● Problem to solve: From the listing below, return each line that includes "between".

● Exercise input:
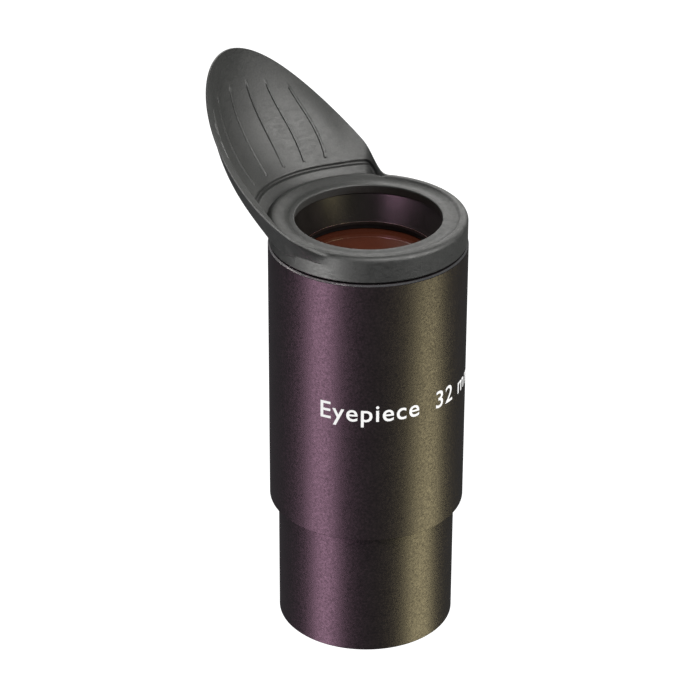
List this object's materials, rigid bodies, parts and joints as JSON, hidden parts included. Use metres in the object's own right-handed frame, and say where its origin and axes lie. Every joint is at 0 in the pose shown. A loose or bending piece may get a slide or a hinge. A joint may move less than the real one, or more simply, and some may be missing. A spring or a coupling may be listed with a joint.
{
  "type": "telescope eyepiece",
  "caption": "Push-fit telescope eyepiece: plain black barrel and housing around a lens cell of cemented doublets, with a rubber eyecup that turns and a winged light shield that folds outward.",
  "frame": {"origin": "on the optical axis at the open end of the barrel", "axes": "+Z along the optical axis towards the eye, -X towards the eyecup's wing"},
  "size_m": [0.0462, 0.0456, 0.1062],
  "materials": {
    "anodised_body": "fine bead-blasted and black anodised, satin",
    "anodised_cone": "turned and black anodised, satin, bright thin edge at the lens rim",
    "anodised_inner": "matt black anodised against stray light",
    "coated_glass": "polished, multi-coated with an amber reflection",
    "black_shim": "matt black polyester film",
    "eyecup_rubber": "soft matt black rubber, moulded"
  },
  "bodies": {
    "optical_body": {"barrel": "anodised_body", "housing": "anodised_body", "eye_bezel": "anodised_cone", "lens_cell": "anodised_inner", "field_stop": "anodised_inner", "baffle_tube": "anodised_inner", "lens_spacer": "anodised_inner", "lens_retaining_ring": "anodised_inner", "cell_lock_ring": "anodised_inner", "eye_flint": "coated_glass", "eye_crown": "coated_glass", "field_flint": "coated_glass", "field_crown": "coated_glass", "eye_shim": "black_shim", "field_shim": "black_shim"},
    "eyecup": {"eyecup_ring": "eyecup_rubber"},
    "wing": {"eyecup_wing": "eyecup_rubber"}
  },
  "joints": [
    {"name": "eyecup_turn", "type": "hinge", "parent": "optical_body", "child": "eyecup", "pos_m": [0, 0, 0.0764], "axis": [0, 0, 1], "continuous": true},
    {"name": "wing_fold", "type": "hinge", "parent": "eyecup", "child": "wing", "pos_m": [-0.0212, 0, 0.08115], "axis": [0, -1, 0], "range_deg": [0, 45], "stiffness_Nm_per_rad": 0.03}
  ]
}
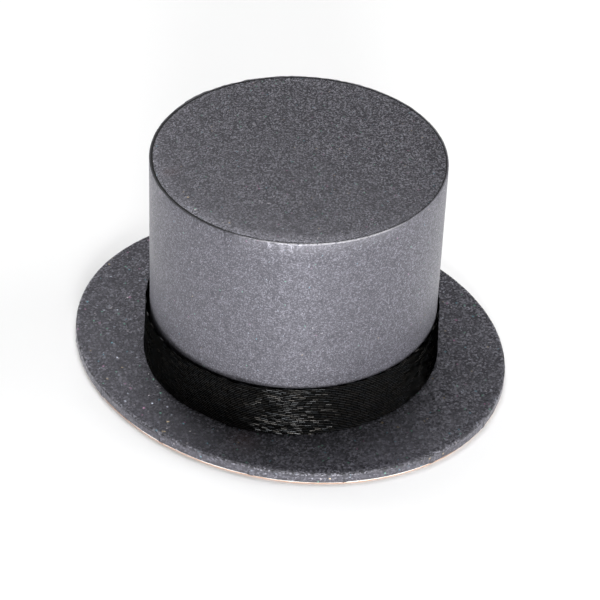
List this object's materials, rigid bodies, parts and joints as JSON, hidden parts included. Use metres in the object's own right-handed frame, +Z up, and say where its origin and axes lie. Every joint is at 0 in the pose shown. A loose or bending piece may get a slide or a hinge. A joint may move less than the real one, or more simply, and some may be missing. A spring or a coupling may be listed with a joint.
{
  "type": "top hat",
  "caption": "Miniature top hat of pearl-paper-covered board with a satin ribbon; the straight crown lifts off the flat oval brim as a box lid.",
  "frame": {"origin": "middle of the oval brim, on the surface that the hat stands on", "axes": "+Z up, the way the crown lifts; Y along the brim's long axis with the front towards -Y; X from side to side"},
  "size_m": [0.0834, 0.0948, 0.0498],
  "materials": {
    "pearl_paper": "dark grey pearlescent coated paper with fine mica sparkle",
    "greyboard": "unprinted grey board",
    "tan_card": "uncoated tan card with a raw cut edge",
    "lining_paper": "matt ivory paper",
    "black_satin": "black satin ribbon with woven selvedges"
  },
  "bodies": {
    "base": {"brim_underside_lining": "tan_card", "brim_board": "greyboard", "brim_cover_paper": "pearl_paper", "compartment_floor": "lining_paper", "neck_collar": "greyboard", "neck_paper": "lining_paper"},
    "crown": {"crown_tube": "greyboard", "crown_top_board": "greyboard", "crown_side_paper": "pearl_paper", "crown_top_paper": "pearl_paper", "crown_side_lining": "lining_paper", "crown_top_lining": "lining_paper", "hat_band": "black_satin"}
  },
  "joints": [
    {"name": "crown_lift", "type": "slide", "parent": "base", "child": "crown", "axis": [0, 0, 1], "range_m": [0, 0.03]}
  ]
}
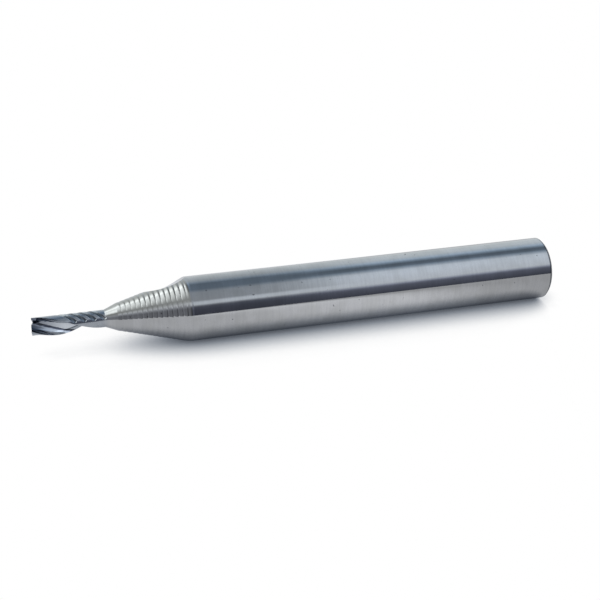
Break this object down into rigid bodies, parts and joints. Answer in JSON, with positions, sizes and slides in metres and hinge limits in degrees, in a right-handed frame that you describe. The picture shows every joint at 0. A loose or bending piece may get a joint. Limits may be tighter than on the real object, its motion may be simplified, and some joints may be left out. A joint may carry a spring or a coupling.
{
  "type": "spiral router bit",
  "caption": "Single-flute upcut router bit: a slim spiral cutter and neck, a beaded cone and a plain ground cylindrical shank.",
  "frame": {"origin": "centre of the flat end face of the shank, on the axis of the bit", "axes": "+Z along the axis from the shank end to the cutting tip; -Y towards the side that the flute faces near the tip"},
  "size_m": [0.006, 0.006, 0.05],
  "materials": {
    "ground_carbide": "polished"
  },
  "bodies": {
    "root": {"router_bit": "ground_carbide"}
  },
  "joints": []
}
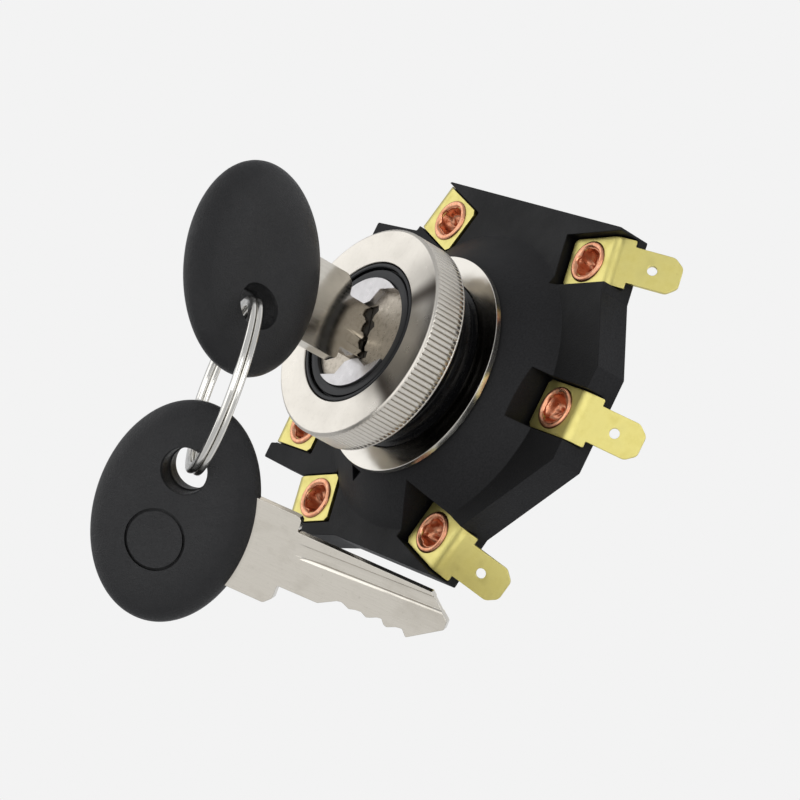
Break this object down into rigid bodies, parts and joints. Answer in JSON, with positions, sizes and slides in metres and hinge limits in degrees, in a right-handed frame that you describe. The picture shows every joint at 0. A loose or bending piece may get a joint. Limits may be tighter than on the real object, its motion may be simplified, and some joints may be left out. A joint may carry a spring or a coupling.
{
  "type": "selector key switch",
  "caption": "Panel-mount key-operated rotary selector switch with riveted blade terminals, knurled ring nut, and two moulded-head keys on a split ring.",
  "frame": {"origin": "on the lock axis, at the front face of the panel washer, which is where the panel's rear face sits", "axes": "+Z along the lock axis, out of the panel towards the key; +Y across the moulded base towards the single middle terminal; +X completes a right-handed frame"},
  "size_m": [0.0911, 0.0868, 0.0754],
  "materials": {
    "base_housing": "moulded, slightly grained",
    "seal_ring": "matt",
    "rear_cover": "moulded, slightly grained",
    "cover_screws": "zinc plated",
    "threaded_barrel": "glossy black finish on die-cast metal",
    "lock_shell": "satin black finish on die-cast metal",
    "panel_washer": "satin nickel plate",
    "ring_nut": "satin nickel plate",
    "lock_plug": "nickel plate",
    "plug_face_cap": "polished nickel",
    "wafer_tumblers": "plain stamped",
    "wafer_springs": "bright",
    "plug_retaining_clip": "plain",
    "switch_rotor": "moulded, natural colour",
    "contact_bridge": "plain stamped",
    "contact_springs": "bright",
    "return_spring": "bright",
    "detent_ball": "polished",
    "detent_spring": "bright",
    "terminal_1": "plain stamped strip",
    "terminal_2": "plain stamped strip",
    "terminal_3": "plain stamped strip",
    "terminal_4": "plain stamped strip",
    "terminal_5": "plain stamped strip",
    "terminal_6": "plain stamped strip",
    "terminal_7": "plain stamped strip",
    "terminal_eyelets": "copper, rolled",
    "fixed_contact_1": "copper strip",
    "fixed_contact_2": "copper strip",
    "fixed_contact_3": "copper strip",
    "fixed_contact_4": "copper strip",
    "fixed_contact_5": "copper strip",
    "fixed_contact_6": "copper strip",
    "fixed_contact_7": "copper strip",
    "key_blade": "nickel silver, fine grain",
    "key_head": "matt, slightly rubbery",
    "key_ring": "bright nickel",
    "spare_key_blade": "nickel silver, fine grain",
    "spare_key_head": "matt, slightly rubbery"
  },
  "bodies": {
    "switch_body": {"base_housing": "base_housing", "seal_ring": "seal_ring", "rear_cover": "rear_cover", "cover_screws": "cover_screws", "threaded_barrel": "threaded_barrel", "lock_shell": "lock_shell", "panel_washer": "panel_washer", "return_spring": "return_spring", "terminal_eyelets": "terminal_eyelets", "terminal_1": "terminal_1", "terminal_2": "terminal_2", "terminal_3": "terminal_3", "terminal_4": "terminal_4", "terminal_5": "terminal_5", "terminal_6": "terminal_6", "terminal_7": "terminal_7", "fixed_contact_1": "fixed_contact_1", "fixed_contact_2": "fixed_contact_2", "fixed_contact_3": "fixed_contact_3", "fixed_contact_4": "fixed_contact_4", "fixed_contact_5": "fixed_contact_5", "fixed_contact_6": "fixed_contact_6", "fixed_contact_7": "fixed_contact_7"},
    "nut": {"ring_nut": "ring_nut"},
    "lock_rotor": {"lock_plug": "lock_plug", "plug_face_cap": "plug_face_cap", "wafer_tumblers": "wafer_tumblers", "wafer_springs": "wafer_springs", "plug_retaining_clip": "plug_retaining_clip", "switch_rotor": "switch_rotor", "contact_bridge": "contact_bridge", "contact_springs": "contact_springs", "detent_spring": "detent_spring"},
    "detent": {"detent_ball": "detent_ball"},
    "key": {"key_blade": "key_blade", "key_head": "key_head"},
    "ring": {"key_ring": "key_ring"},
    "spare_key": {"spare_key_blade": "spare_key_blade", "spare_key_head": "spare_key_head"}
  },
  "joints": [
    {"name": "key_turn", "type": "hinge", "parent": "switch_body", "child": "lock_rotor", "pos_m": [0, 0, 0], "axis": [0, 0, 1], "range_deg": [-90, 0]},
    {"name": "nut_travel", "type": "slide", "parent": "switch_body", "child": "nut", "axis": [0, 0, 1], "range_m": [-0.0025, 0.002]},
    {"name": "detent_press", "type": "slide", "parent": "lock_rotor", "child": "detent", "axis": [0, -1, 0], "range_m": [0, 0.00035]},
    {"name": "key_slide", "type": "slide", "parent": "lock_rotor", "child": "key", "axis": [0, 0, 1], "range_m": [0, 0.032]},
    {"name": "ring_swing", "type": "hinge", "parent": "key", "child": "ring", "pos_m": [0.00652, 0.00294, 0.0361], "axis": [-0.4362, 0.788, 0.4345], "range_deg": [-10, 10]},
    {"name": "spare_key_swing", "type": "hinge", "parent": "ring", "child": "spare_key", "pos_m": [0.03256, 0.00744, 0.03527], "axis": [-0.1726, -0.8932, -0.4152], "range_deg": [-10, 10]}
  ]
}
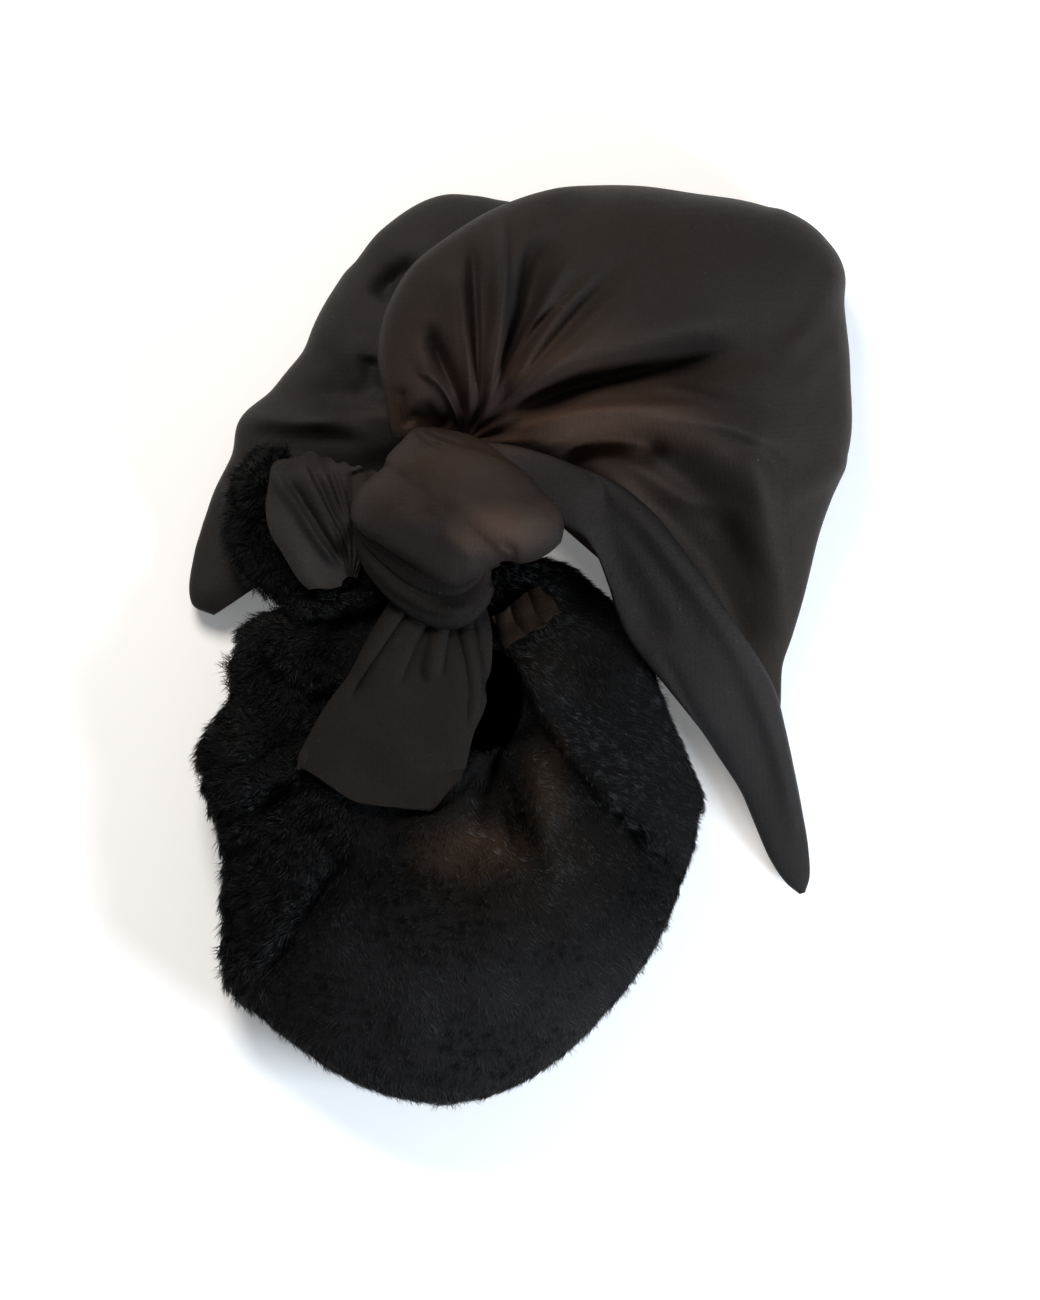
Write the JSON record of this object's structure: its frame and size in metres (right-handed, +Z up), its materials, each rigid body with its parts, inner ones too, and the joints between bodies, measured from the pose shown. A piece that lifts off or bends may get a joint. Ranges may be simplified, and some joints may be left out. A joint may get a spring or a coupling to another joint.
{
  "type": "turban headwrap with fur hood",
  "caption": "Dark satin turban headwrap gathered into a large tied knot with two free ends, joined to a black fur hood, lying flat.",
  "frame": {"origin": "middle of the underside, on the surface that the headwrap lies on", "axes": "+Z up from the surface, +Y from the fur hood towards the satin crown, +X to the side where the long free end lies"},
  "size_m": [0.3056, 0.4224, 0.113],
  "materials": {
    "satin": "dark brown-black cotton satin with a soft sheen",
    "fur": "black fur, sheared on the body and longer in locks along the left side"
  },
  "bodies": {
    "root": {"crown_front": "satin", "crown_back": "satin", "knot_wrap": "satin", "knot_under": "satin", "tail_long": "satin", "tail_short": "satin", "side_tab": "satin", "inner_tab": "satin", "fur_hood": "fur", "fur_roll": "fur"}
  },
  "joints": []
}
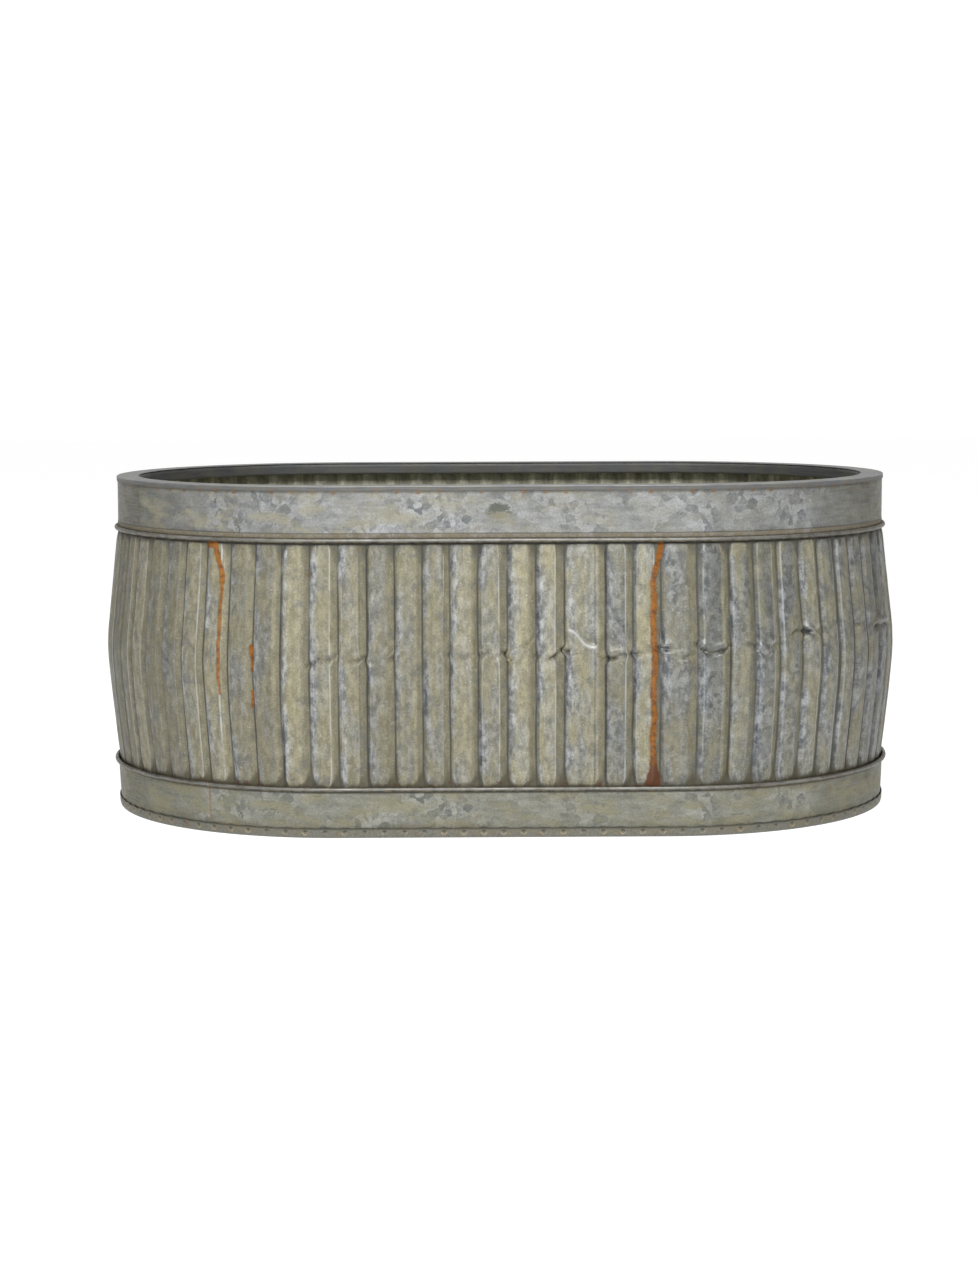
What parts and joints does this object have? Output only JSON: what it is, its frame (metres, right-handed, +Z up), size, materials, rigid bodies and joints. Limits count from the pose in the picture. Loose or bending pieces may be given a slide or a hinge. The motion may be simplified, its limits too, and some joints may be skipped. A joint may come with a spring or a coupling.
{
  "type": "livestock water trough",
  "caption": "Oval free-standing water trough of aged galvanised sheet: a bulged, fluted wall between two wired bands, with a flat capped rim and a lipped floor pan.",
  "frame": {"origin": "on the ground under the middle of the oval floor pan", "axes": "+X along the trough, to the right seen from its front; +Y to the back; +Z up"},
  "size_m": [1.0311, 0.6312, 0.4286],
  "materials": {
    "wall_sheet": "fluted galvanised sheet, dull grey with a beige and olive patina, worn bright on the flutes' edges, rust runs",
    "band_sheet": "galvanised sheet with grey spangle, beige haze and a brown line of grime at the wired edge",
    "rim_sheet": "smooth galvanised sheet, satin mid grey",
    "floor_sheet": "galvanised sheet, dull, stained brown along its lip",
    "hem_wire": "drawn steel wire, hidden inside the rolled edges",
    "solder": "dull grey soft solder"
  },
  "bodies": {
    "root": {"floor_pan": "floor_sheet", "floor_solder": "solder", "wall_sheet_left": "wall_sheet", "wall_sheet_right": "wall_sheet", "wall_sheet_back": "wall_sheet", "lap_solder_front": "solder", "lap_solder_left": "solder", "lap_solder_right": "solder", "lower_band_front": "band_sheet", "lower_band_back": "band_sheet", "upper_band_front": "band_sheet", "upper_band_back": "band_sheet", "lower_hem_wire_front": "hem_wire", "lower_hem_wire_back": "hem_wire", "upper_hem_wire_front": "hem_wire", "upper_hem_wire_back": "hem_wire", "rim_ring_left": "rim_sheet", "rim_ring_right": "rim_sheet", "inner_skirt_left": "rim_sheet", "inner_skirt_right": "rim_sheet"}
  },
  "joints": []
}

● Result of this task:
Write the JSON record of this object's structure: its frame and size in metres (right-handed, +Z up), its materials, each rigid body with its parts, inner ones too, and the joints between bodies, measured from the pose shown. A piece that lifts off or bends may get a joint. Ranges may be simplified, and some joints may be left out. A joint may get a spring or a coupling to another joint.
  "caption": "Oval free-standing water trough of aged galvanised sheet: a bulged, fluted wall between two wired bands, with a flat capped rim and a lipped floor pan.",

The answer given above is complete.